# Given request
The required output consists solely of the lines from the one containing "for item in" down to the one containing "imported = [obj", both included, each quoted exactly.

'''

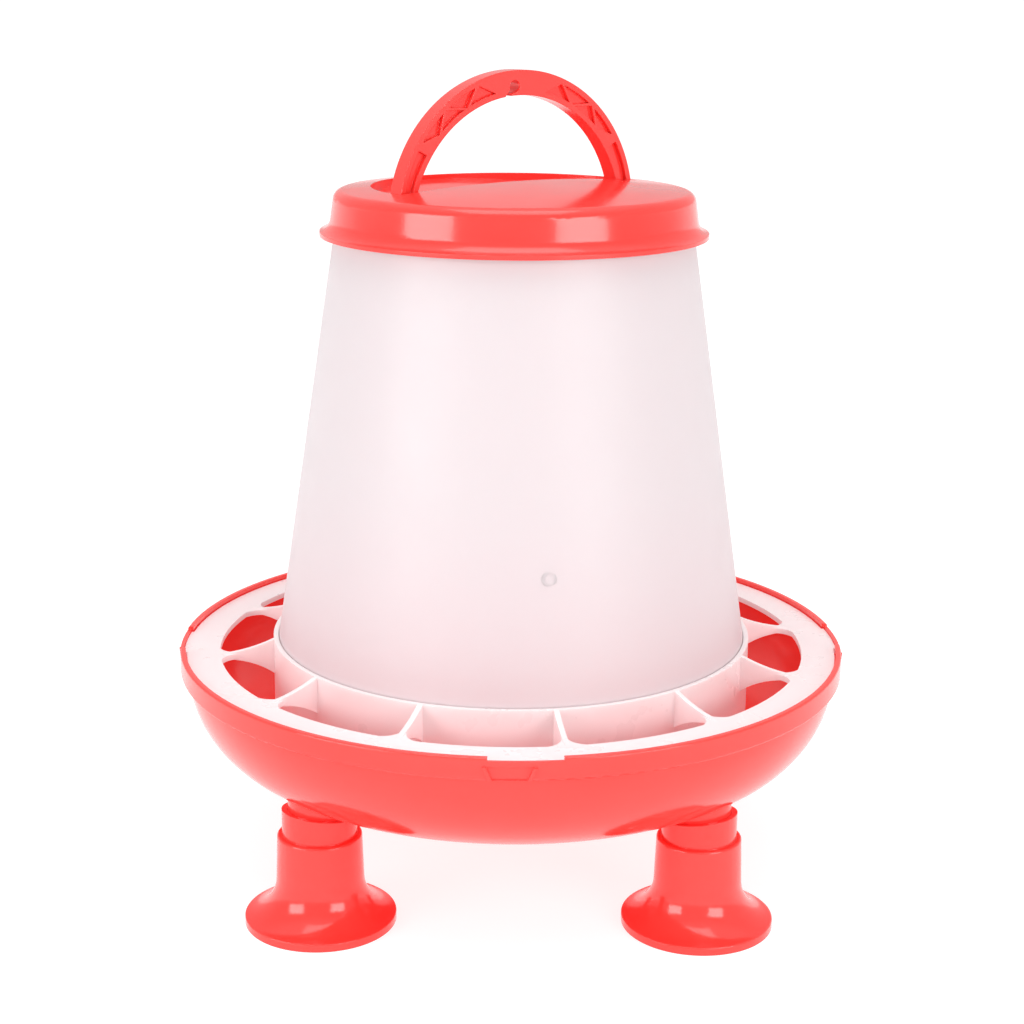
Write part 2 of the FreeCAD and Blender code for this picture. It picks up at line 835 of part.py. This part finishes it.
def check(items):
    """Stop if any object failed or any sub-part is missing or broken."""
    for item in doc.Objects:
        if "Invalid" in item.State or "Error" in item.State:
            raise RuntimeError("%s failed: %s" % (item.Name, item.State))
    for name, item in items.items():
        shape = item.Shape
        if shape.isNull() or not shape.isValid() or len(shape.Solids) != 1:
            raise RuntimeError("%s is not one sound solid" % name)


def main():
    items = {"pan": make_pan()}
    for corner, azimuth in FEET.items():
        items["leg_" + corner] = make_leg("leg_" + corner, azimuth)
    items["feed_grid"] = make_grid()
    items["hopper_drum"] = make_drum()
    items["lid"] = make_lid()
    items["handle"] = make_handle()
    doc.recompute()
    check(items)
    os.makedirs("parts", exist_ok=True)
    for name, item in items.items():
        item.Shape.exportStep("parts/%s.step" % name)
        print("%-18s %9.1f mm3" % (name, item.Shape.Volume))


main()
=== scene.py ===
"""Poultry feeder: materials, fine moulding detail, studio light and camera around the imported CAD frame."""
import bpy
import math
from mathutils import Matrix, Vector


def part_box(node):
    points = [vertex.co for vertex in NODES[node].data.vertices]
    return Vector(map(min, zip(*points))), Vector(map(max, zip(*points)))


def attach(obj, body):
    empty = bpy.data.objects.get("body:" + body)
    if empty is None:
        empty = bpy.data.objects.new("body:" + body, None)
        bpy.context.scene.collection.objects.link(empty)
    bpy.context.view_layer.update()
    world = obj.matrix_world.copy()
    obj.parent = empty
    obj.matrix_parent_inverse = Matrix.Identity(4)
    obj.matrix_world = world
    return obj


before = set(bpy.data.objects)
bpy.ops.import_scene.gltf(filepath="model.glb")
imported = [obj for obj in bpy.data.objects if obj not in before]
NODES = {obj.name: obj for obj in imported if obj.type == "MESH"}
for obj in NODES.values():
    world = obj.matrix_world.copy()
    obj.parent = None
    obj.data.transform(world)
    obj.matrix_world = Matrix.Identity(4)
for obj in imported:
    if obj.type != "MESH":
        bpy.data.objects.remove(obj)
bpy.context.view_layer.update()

WHITE = (1, 1, 1, 1)
POLYPROPYLENE_IOR = 1.49


# ---------------------------------------------------------------- camera

def make_camera():
    """The fitted camera: in front of the feeder, above it and looking down at it."""
    distance = 0.777
    height = 0.352
    pitch = math.radians(14.98)
    roll = math.radians(0.48)
    camera = bpy.data.cameras.new("camera")
    camera.lens = 69.8
    camera.sensor_width = 36
    eye = bpy.data.objects.new("camera", camera)
    eye.matrix_world = (Matrix.Translation((0, -distance, height))
                        @ Matrix.Rotation(math.pi / 2 - pitch, 4, "X")
                        @ Matrix.Rotation(roll, 4, "Z"))
    bpy.context.scene.collection.objects.link(eye)
    bpy.context.scene.camera = eye


# ---------------------------------------------------------------- light and floor

def soft_box(name, azimuth, distance, centre, aim, width, height, radiance):
    """A rectangular area light facing a height on the axis. Azimuth 0 is in front (-Y), 90 at +X."""
    light = bpy.data.lights.new(name, "AREA")
    light.shape = "RECTANGLE"
    light.size = width
    light.size_y = height
    light.energy = radiance * math.pi * width * height
    lamp = bpy.data.objects.new(name, light)
    turn = math.radians(azimuth)
    lamp.location = (distance * math.sin(turn), -distance * math.cos(turn), centre)
    lamp.rotation_euler = (Vector((0, 0, aim)) - lamp.location).to_track_quat("-Z", "Y").to_euler()
    bpy.context.scene.collection.objects.link(lamp)


def make_world():
    """A white studio: bright behind and above, dimmer on the camera's side, white at the horizon."""
    world = bpy.data.worlds.new("studio")
    bpy.context.scene.world = world
    world.use_nodes = True
    tree = world.node_tree
    tree.nodes.clear()
    link = tree.links.new
    where = tree.nodes.new("ShaderNodeTexCoord")
    split = tree.nodes.new("ShaderNodeSeparateXYZ")
    link(where.outputs["Generated"], split.inputs[0])

    def ramp(axis, start, stop, low, high):
        """A brightness that runs smoothly from low to high along one axis of the direction."""
        node = tree.nodes.new("ShaderNodeMapRange")
        node.interpolation_type = "SMOOTHSTEP"
        node.inputs["From Min"].default_value = start
        node.inputs["From Max"].default_value = stop
        node.inputs["To Min"].default_value = low
        node.inputs["To Max"].default_value = high
        link(split.outputs[axis], node.inputs["Value"])
        return node.outputs[0]

    def brighter(one, other):
        """The higher of two brightnesses."""
        node = tree.nodes.new("ShaderNodeMath")
        node.operation = "MAXIMUM"
        link(one, node.inputs[0])
        link(other, node.inputs[1])
        return node.outputs[0]

    behind = ramp("Y", -0.75, 0.15, 0.55, 0.62)
    above = ramp("Z", 0.35, 0.9, 0.0, 1.0)
    horizon = ramp("Z", 0.02, 0.05, 1.05, 0.0)
    shade = tree.nodes.new("ShaderNodeBackground")
    out = tree.nodes.new("ShaderNodeOutputWorld")
    shade.inputs["Color"].default_value = WHITE
    link(brighter(brighter(behind, above), horizon), shade.inputs["Strength"])
    link(shade.outputs[0], out.inputs["Surface"])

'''

# Output
    for item in doc.Objects:
        if "Invalid" in item.State or "Error" in item.State:
            raise RuntimeError("%s failed: %s" % (item.Name, item.State))
    for name, item in items.items():
        shape = item.Shape
        if shape.isNull() or not shape.isValid() or len(shape.Solids) != 1:
            raise RuntimeError("%s is not one sound solid" % name)


def main():
    items = {"pan": make_pan()}
    for corner, azimuth in FEET.items():
        items["leg_" + corner] = make_leg("leg_" + corner, azimuth)
    items["feed_grid"] = make_grid()
    items["hopper_drum"] = make_drum()
    items["lid"] = make_lid()
    items["handle"] = make_handle()
    doc.recompute()
    check(items)
    os.makedirs("parts", exist_ok=True)
    for name, item in items.items():
        item.Shape.exportStep("parts/%s.step" % name)
        print("%-18s %9.1f mm3" % (name, item.Shape.Volume))


main()
=== scene.py ===
"""Poultry feeder: materials, fine moulding detail, studio light and camera around the imported CAD frame."""
import bpy
import math
from mathutils import Matrix, Vector


def part_box(node):
    points = [vertex.co for vertex in NODES[node].data.vertices]
    return Vector(map(min, zip(*points))), Vector(map(max, zip(*points)))


def attach(obj, body):
    empty = bpy.data.objects.get("body:" + body)
    if empty is None:
        empty = bpy.data.objects.new("body:" + body, None)
        bpy.context.scene.collection.objects.link(empty)
    bpy.context.view_layer.update()
    world = obj.matrix_world.copy()
    obj.parent = empty
    obj.matrix_parent_inverse = Matrix.Identity(4)
    obj.matrix_world = world
    return obj


before = set(bpy.data.objects)
bpy.ops.import_scene.gltf(filepath="model.glb")
imported = [obj for obj in bpy.data.objects if obj not in before]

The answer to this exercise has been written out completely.